Corrosion in the fire protection industry has raised concerns in recent years. Corrosion in fire sprinkler systems can cause system failure/malfunction, facility downtime, and occupational hazards. Until nitrogen based inerting strategies were introduced, there were several products that claimed to control corrosion - but zero products to eliminate corrosion in fire sprinkler systems.
In September of 2008 ECS filed a Patent Application for the use of a nitrogen generator and a vent to inert dry and preaction fire sprinkler systems. The following day Jeff Kochelek, now the CEO of ECS, presented the concept of using a nitrogen generator as the source of supervisory gas for dry and preaction systems to the NFPA 909 cultural resources committee.
By using a nitrogen generator in conjunction with a vent to purge the pipe network of the corrosive oxygen gas, corrosion in the system could be effectively stopped. Immediately, ECS launched a nitrogen-based corrosion control system and began to sell a line of nitrogen generators and vents to the fire protection industry. But what is a nitrogen generator?
Legacy air compressors
Every dry pipe fire sprinkler system requires compressed gas to function. The compressed gas serves two purposes. First, it provides the necessary force to keep the water held back at the dry valve. Second, it provides verification of the integrity of the pipe network. Traditionally this compressed gas has been supplied by an air compressor and regulated by the Air Maintenance Device (AMD).
NFPA 13: Standard for the Installation of Sprinkler Systems regulates the requirements by which an air compressor serving a dry or pre-action fire sprinkler system must perform. Previous editions of NFPA 13 as well as the current 2016 edition require that the compressed air supply shall be from a source available at all times (Section 22.214.171.124.1, 2016) and the air supply shall have a capacity capable of restoring normal air pressure within 30 minutes (Section 126.96.36.199.2, 2016) or 60 minutes in refrigerated spaces maintained below 5⁰F (Section 188.8.131.52.3, 2016).
From a corrosion standpoint there is a systemic issue with using air compressors as a source of supervisory gas: they continually provide a source of oxygen to the system that will sustain the corrosion reaction.
As leaks develop, the air compressor runs more frequently to maintain the required supervisory pressure which results in more oxygen being introduced to the pipe network. This additional oxygen increases the amount of corrosion taking place and accelerates the leak frequency of the sprinkler system. Replacing compressed air with nitrogen will break the corrosion cycle and prevent leaks from occurring.

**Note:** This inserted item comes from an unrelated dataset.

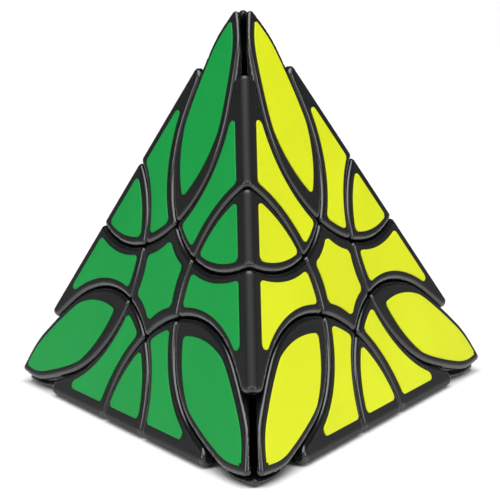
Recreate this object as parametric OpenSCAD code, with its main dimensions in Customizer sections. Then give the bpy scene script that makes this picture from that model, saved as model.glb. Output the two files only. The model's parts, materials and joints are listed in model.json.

Nitrogen as a supervisory gas
Using nitrogen as the source of supervisory gas in a dry pipe or pre-action fire sprinkler system will eliminate corrosion due to the lack of oxygen to support the corrosion reaction. The use of nitrogen as a supervisory gas has been approved by NFPA 13 (Section 184.108.40.206) and FM Global Data Sheet 2-1: Corrosion in Automatic Sprinkler Systems (Section 3.2, April 2018).
An economical way of providing a reliable source of nitrogen is with the use of a nitrogen generator. A nitrogen generator makes 98% nitrogen by taking compressed air that is 78% nitrogen, 21% oxygen and other trace gases and separating it. ECS nitrogen generators achieve this by using membrane technology.
A nitrogen membrane separator contains thousands of hollow fibers constructed of a porous membrane material. This membrane material can take a feed stream of compressed air and separate nitrogen from other gases such as oxygen, carbon dioxide and water vapor based on molecular size.
Using ECS nitrogen generators
Unlike other nitrogen generators manufactured for use in the fire protection industry, ECS nitrogen generators do not require nitrogen storage tanks or desiccant air dryers. The ECS wall-mount nitrogen generator series requires no floor space, can provide nitrogen for up to 2,000 gallons of sprinkler volume and contains an integral compressor that will meet the NFPA 13 fill requirement for up to 560 gallons at 40 psig.
The largest ECS nitrogen generator is floor mounted with the ability to provide nitrogen for up to 22,500 gallons of sprinkler volume while the associated stand-alone compressor will meet the NFPA 13 fill requirement for 2,025 gallons at 40 psig. By design, the only maintenance required for the nitrogen generator is an annual filter change.
Using a nitrogen generator as an alternative to an air compressor as a source of supervisory gas can eliminate corrosion in a dry or pre-action fire sprinkler system. ECS nitrogen generators are FM Approved, UL 508A listed and are allowed by the NFPA to be used as a source of supervisory gas. ECS produces nitrogen generators that are economical, compact and user friendly.